Venus In A Sci-Fi Setting: The Art Of Bolivian Painter Alfredo Da Silva
Alfredo Da Silva (1935-2020) was a Bolivian painter known for his abstract works blending surrealism and constructivism. Gifted and determined, Da Silva achieved prominence very soon. According to Wikipedia, the artist had his first show at the age of 16. The paintings we're going to examine Da Silva produced mainly in his mid-sixties (2000-2005). Throughout his artistic activity, he was awarded numerous prizes and praised by critics as one of the most remarkable artists of Latin America.
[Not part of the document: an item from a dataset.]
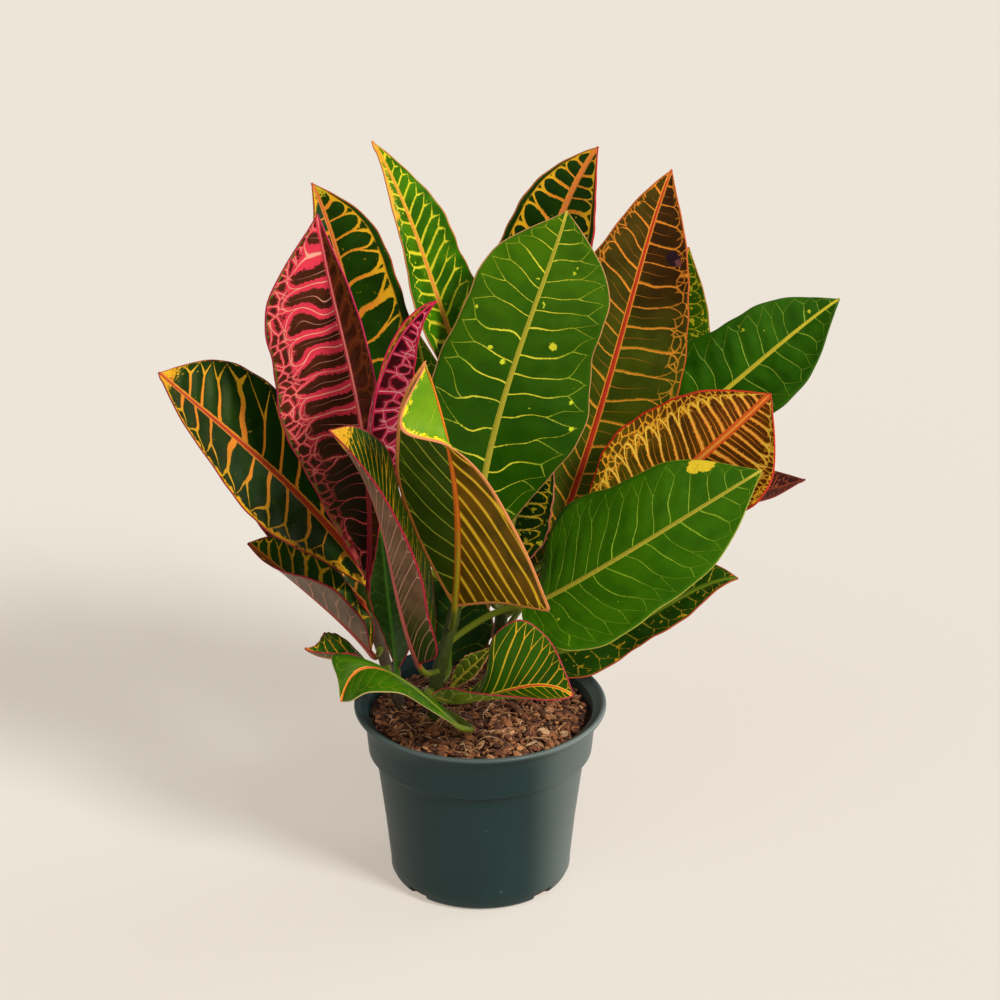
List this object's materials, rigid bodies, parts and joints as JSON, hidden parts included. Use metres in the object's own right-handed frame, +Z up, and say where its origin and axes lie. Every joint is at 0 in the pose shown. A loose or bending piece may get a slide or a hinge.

Fig. 1. Alfredo Da Silva (elpotosi.net)
Fig. 2. Alfredo Da Silva, Self-portrait, 1986 (fineartamerica.com)
Fig. 3. Space Ship print, 1979 (fineartamerica.com)
The Young Competitor
Alfredo Da Silva was born in Potosí (southwestern Bolivia). Though there's not much known about the family of the artist, one can learn that his artistic career was driven by competitive relationships with his older brother Hugo Da Silva. Hugo was studying in the local art school, and eight-year-old Alfred started drawing with an aspiration to excel him at fine arts. Initially, he drew only pencil sketches of landscapes and still life because the pencil was the only medium he could afford at that time. In 1951, he entered the Potosí Academy of Fine Arts, then seven years later, moved to Argentina and continued his studies at the Prilidiano Pueyredon Academy of Fine art in Buenos Aires.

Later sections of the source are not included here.